= Frank Farmer (physicist) =

Frank Farmer OBE (18 September 1912 – 16 July 2004) was an English physicist, and a pioneer in the application of physics to medicine, particularly in relation to the practical aspects of cancer treatment by radiation.

==Early life and education==
Frank Taylor Farmer was born in Bexleyheath, Kent and studied at Eltham College before graduating with a first-class honours degree in electrical engineering from King's College London in 1933. He then continued to the University of Cambridge, where he completed a four-year PhD on radio-wave propagation in the ionosphere, working as part of J. A. Ratcliffe's research group. He continued researching this topic thereafter at the Marconi Research Centre near Chelmsford, Essex.

==Career==
In 1940, Farmer began working as assistant physicist in the radiography department at Middlesex Hospital, one of a group of physicists employed by London hospitals during the war to work on issues related to the emerging technology of X-rays, and the use of radium to treat cancer. These issues would become the central focus of Farmer's subsequent career. One of the instruments he invented while at Middlesex, the Farmer dosimeter, became a standard tool used in hospitals around the world to calibrate X-ray machines, and is still produced commercially today.

In 1945 he moved to become head physicist at the Royal Victoria Infirmary (RVI) in Newcastle-Upon-Tyne. The hospital at that time had Marconi deep therapy X-Ray machines installed, with which Farmer was closely familiar from his time working at Marconi, and as a result the hospital was able to keep these machines in clinical use for many years. Farmer's team brought together experts in health physics, radio-isotopes, ultrasonics, instrumentation and physiological measurement.

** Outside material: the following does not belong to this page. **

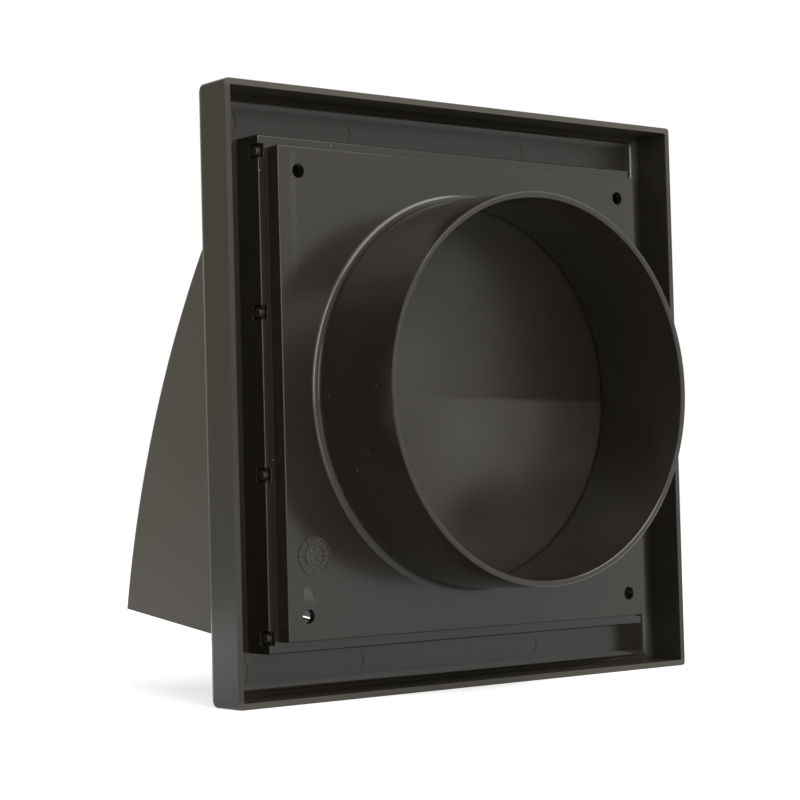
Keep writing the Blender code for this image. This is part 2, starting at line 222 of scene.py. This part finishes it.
# Soft lamps, each with an azimuth and an elevation in degrees, a brightness, a width and a height
SOFTBOXES = (
    ("key_lamp", 70.6, 18, 7.0, 0.32, 1.06),
    ("side_lamp", 8.6, 12, 4.4, 0.24, 0.70),
    ("top_lamp", 105, 54, 4.5, 1.60, 0.70),
)
LAMP_DISTANCE = 1.6

# The camera's sensor, in millimetres, and where its sight begins
SENSOR_WIDTH = 36.0
NEAREST_SEEN = 0.01


class Socket:
    """An output of a shader node that can be used in a Python expression."""

    def __init__(self, tree, value):
        self.tree = tree
        self.value = value

    def __add__(self, other):
        return self.tree.maths('ADD', self, other)

    def __radd__(self, other):
        """Adds to a number; a sum() starts from 0, which needs no node."""
        return self if other == 0 else self.tree.maths('ADD', other, self)

    def __sub__(self, other):
        return self.tree.maths('SUBTRACT', self, other)

    def __rsub__(self, other):
        return self.tree.maths('SUBTRACT', other, self)

    def __mul__(self, other):
        return self.tree.maths('MULTIPLY', self, other)

    def __rmul__(self, other):
        return self.tree.maths('MULTIPLY', other, self)

    def __truediv__(self, other):
        return self.tree.maths('DIVIDE', self, other)

    def __neg__(self):
        return self.tree.maths('MULTIPLY', self, -1.0)

    def __abs__(self):
        return self.tree.maths('ABSOLUTE', self)

    def __pow__(self, other):
        return self.tree.maths('POWER', self, other)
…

Specific innovations included the world's first gantry-mounted linear particle accelerator for cancer treatment, installed in 1963, and numerous clinical uses of the radioisotope tracer technique, developed using radio-isotopes from the nuclear reactors at Amersham and Harwell, which became available to researchers after World War II. When the new department opened, Farmer was appointed first Professor of Medical Physics at Newcastle University in 1966. While at the RVI, Farmer and his team turned the facility into a renowned centre for research into medical applications of radio-isotope technology, providing services in these areas to the entire region of Northern England, which had previously had none. At the time of Frank Farmer's retirement in 1978, the department had branches in Teesside and Cumbria, as well as the three hospitals in Newcastle, and employed 70 scientific and technical staff.

Farmer was President of the Hospital Physicists Association (1959–60; now the Institute of Physics and Engineering in Medicine) and the British Institute of Radiology (1973–74). During his career he served on the International Commission on Radiation Units and Measurements and many other professional radiography and research bodies, and authored a large number of scientific papers. He was awarded an OBE in 1973 for services to physics applied to medicine.

==Personal life==
Farmer was a devout Quaker, and worked for and with numerous local projects in Newcastle-Upon-Tyne aiming to improve the lives of the homeless, especially in retirement. He was also a member of Friends of the Earth and environmental campaigner, living a frugal life with a solar panel installed on the roof of his house, and a public opponent of nuclear power and nuclear weapons.

He was also a keen amateur shortwave radio enthusiast. In 1977 the Wireless Institute of Australia awarded him the Cook Bicentenary Award for his dedication to the shortwave radio community.

In 1960, Frank Farmer married Dr. Marion Bethune, a paediatric cardiologist, who died before him. He died of pancreatic cancer in St. Oswald's Hospice in Newcastle in 2004, aged 91.